Scientific news ticker march 2021
Reactive disruption management for the assembly of low-volume, complex products
The assembly process of most low-volume, complex products (LVCP) is compromised by disruptions. Disruptions cause deviations from the planned assembly schedule, which harm the economic performance of LVCP manufacturers. LVCP such as passenger planes, trains, and medical machinery form an important group of capital goods across various industries, e.g. aerospace and transportation. Due to the high value of LVCP, disruption can lead to significant financial implications. In order to minimise the negative effects of disruptions, most companies deploy disruption management. Our observations, made in a single case study, imply that disruption management in LVCP assembly differs from other manufacturing environments. Reasons are for example the manual disruption detection, the technical complexity of the products and legal obligations towards manufacturing process adherence.
Picture: The effects of disruption management design on manufacturing systems
The scientific literature on disruption management in manufacturing puts little emphasis on the assembly of LVCP apart from few exceptions, e.g. (Burggräf et al. 2017, p. 332). Most studies reviewed are situated in machine-based manufacturing environments and invest limited effort to elaborate on the general mechanisms of disruption management. Furthermore, the studies reviewed tend to neglect aspects such as disruption data collection methods, and disruption attributes recorded. Nonetheless, it is stressed that collecting disruption data is key for effective disruption management (Zou et al. 2016, p. 260).
This research addresses the illustrated research gap in three independent studies which form a cumulative PhD-thesis. The guiding and overarching research question is: “How do disruption data collection methods, recorded disruption attributes, and disruption management routines contribute to an effective reactive disruption management in the assembly of LVCP?” We found this research on two theoretical pillars. We draw inspiration from the Normal Accident Theory which implies that disruption will occur at some point in complex and tightly coupled systems such as manufacturing systems for LVCP (Perrow 1981, p. 17). Thus, LVCP manufacturers require routines to minimise their negative effects. Furthermore, we aim to apply the Transaction Cost Theory by modelling disruption management routines as transactions within LVCP manufacturers. Using this model, we will develop an in-depth understanding of the cause-and-effect-relationships within disruption detection, disruption response routines, and disruption measures.
In order to pursuit this research question, we gather qualitative and quantitative data from three distinct methods. Firstly, we deploy structured literature reviews on low-volume complex product assembly, disruption data collection and disruption management routines. Secondly, we plan a multiple case study taken from a representative sample of European LVCP manufacturers where we conduct interviews and examine data on disruptions. Finally, we prepare time studies at a LVCP manufacturer in a single case study, which allows us to measure the performance of disruption management routines before and after we introduce changes to these routines. For the design of our case studies we follow the suggestions by Eisenhardt and Graebner (2007) (Eisenhardt and Graebner 2007, p. 27). Merging these research methods enables us to display the similarities and discrepancies between the scientific literature and the field, and to generate new theory on this research topic, which is rather unchartered territory in the scientific literature.
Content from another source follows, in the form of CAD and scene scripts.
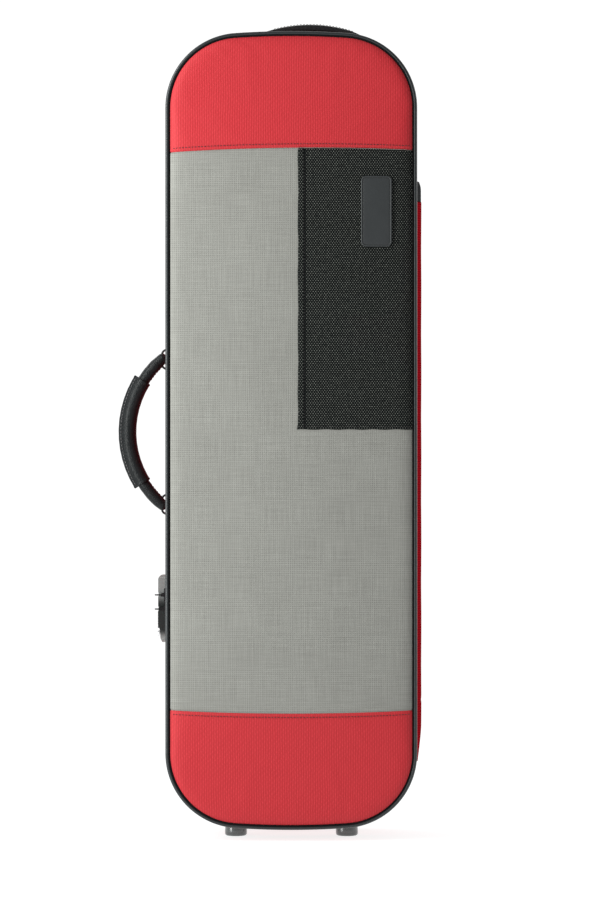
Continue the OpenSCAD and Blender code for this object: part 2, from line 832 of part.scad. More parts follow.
// Bail: a wire loop standing on the wall with a straight bar for the strap's eye.
module bail() {
    bend = bail_bend;
    washer_r = 2.6;
    washer_t = 0.7;
    for (side = [0, 1]) mirror([0, 0, side]) {
        translate([bail_out - bend, 0, bail_h - bail_r - bend]) rotate([90, 0, 0])
            rotate_extrude(angle = 90, $fn = 48) translate([bend, 0]) circle(bail_r, $fn = 24);
        translate([0, 0, bail_h - bail_r]) rotate([0, 90, 0])
            cylinder(r = bail_r, h = bail_out - bend, $fn = 24);
        translate([0, 0, bail_h - bail_r]) rotate([0, 90, 0]) difference() {
            cylinder(r = washer_r, h = washer_t, $fn = 32);
            translate([0, 0, -1]) cylinder(r = bail_r, h = washer_t + 2, $fn = 24);
        }
    }
    translate([bail_out, 0, -(bail_h - bail_r - bend)])
        cylinder(r = bail_r, h = 2 * (bail_h - bail_r - bend), $fn = 24);
}

module handle_bails() {
    color("black") place() for (side = [-1, 1]) {
        on_handle_side(handle_y, handle_z + side * bail_z) bail();
    }
}

eye_h = 2 * (bail_h - bail_r - bail_bend - hair);

// Arc of the handle in the x-z plane, drawn out by a section placed at its radius.
module handle_arc(angle) {
    translate([arc_out, 0, 0]) rotate([90, 0, 0]) rotate([0, 0, -angle])
        rotate_extrude(angle = 2 * angle, $fn = 120) translate([strap_arc_r, 0]) children();
}

// Rolled leather strap with an eye round each bail bar.
strap_eye_r = strap_r - 0.6;
module handle_strap() {
    color("#3c3f42") place() on_handle_side(handle_y, handle_z) difference() {
        union() {
            handle_arc(strap_angle) circle(strap_r, $fn = 48);
            for (side = [-1, 1]) {
                translate([bail_out, 0, side * bail_z])
                    cylinder(r = strap_eye_r, h = eye_h, center = true, $fn = 48);
            }
        }
        for (side = [0, 1]) mirror([0, 0, side]) {
            translate([bail_out, 0, bail_z])
                cylinder(r = bail_r + pin_gap, h = 2 * bail_h, center = true, $fn = 24);
            block([-beyond, -beyond, bail_z - bail_h - 2],
                  [bail_out + bail_r + run_gap, beyond, bail_z - eye_h / 2]);
            block([-beyond, -beyond, bail_z + eye_h / 2], [beyond, beyond, bail_z + beyond]);
        }
    }
}

// Leather wrapped round the strap: round on the hand's side, it narrows to a sewn outer edge.
module handle_grip() {
    color("#2e3033") place() on_handle_side(handle_y, handle_z) handle_arc(grip_angle) difference() {
        hull() {
            circle(grip_r, $fn = 48);
            translate([flange_out - flange_t / 2, 0]) circle(flange_t / 2, $fn = 48);
        }
        circle(strap_r, $fn = 48);
    }
}

// ---- top handle ----

// Height of the upper wall over the floor at a place across the case.
function top_wall(x) = abs(x) < crown_r * sin(crown_angle)
    ? shell_top - crown_r + sqrt(pow(crown_r - cover_in, 2) - x * x)
    : corner_high + sqrt(pow(corner_r - cover_in, 2) - pow(abs(x) - corner_x, 2));

// Slope of the upper wall at a place across the case, as an angle from level.
function wall_angle(x) = abs(x) < crown_r * sin(crown_angle)
    ? asin(x / (crown_r - cover_in))
    : sign(x) * asin((abs(x) - corner_x) / (corner_r - cover_in));

// Lower side of the strap: it leaves the wall at both ends and rises to top_rise in the middle.
top_root = 1;
top_arch = 0.75;
function top_strap(t) = let (x = top_x + t * top_l / 2)
    [x, top_wall(x) - top_root + (top_rise - top_t + top_root) * pow(1 - t * t, top_arch)];

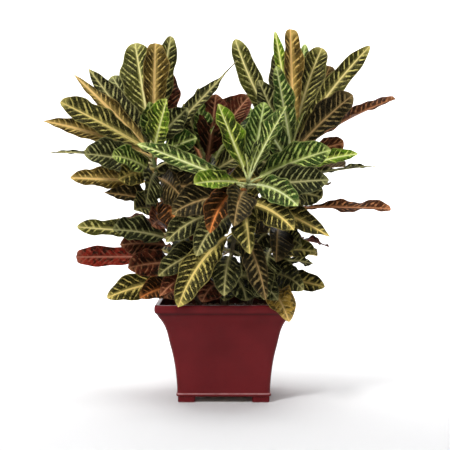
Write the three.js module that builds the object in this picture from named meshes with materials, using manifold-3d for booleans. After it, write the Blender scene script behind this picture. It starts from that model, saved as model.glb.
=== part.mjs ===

Burggräf, Peter; Wagner, Johannes; Lück, Katrin; Adlon, Tobias (2017): Cost-benefit analysis for disruption prevention in low-volume assembly. In Production Engineering 11 (3), pp. 331–342.
Eisenhardt, Kathleen M.; Graebner, Melissa E. (2007): Theory building from cases. Opportunities and challenges. In Academy of management journal 50 (1), pp. 25–32.
Perrow, Charles (1981): Normal accident at three mile island. In Society 18 (5), pp. 17–26.
Zou, Jing; Chang, Qing; Lei, Yong; Arinez, Jorge (2016): Production system performance identification using sensor data. In IEEE Transactions on Systems, Man, and Cybernetics: Systems 48 (2), pp. 255–264.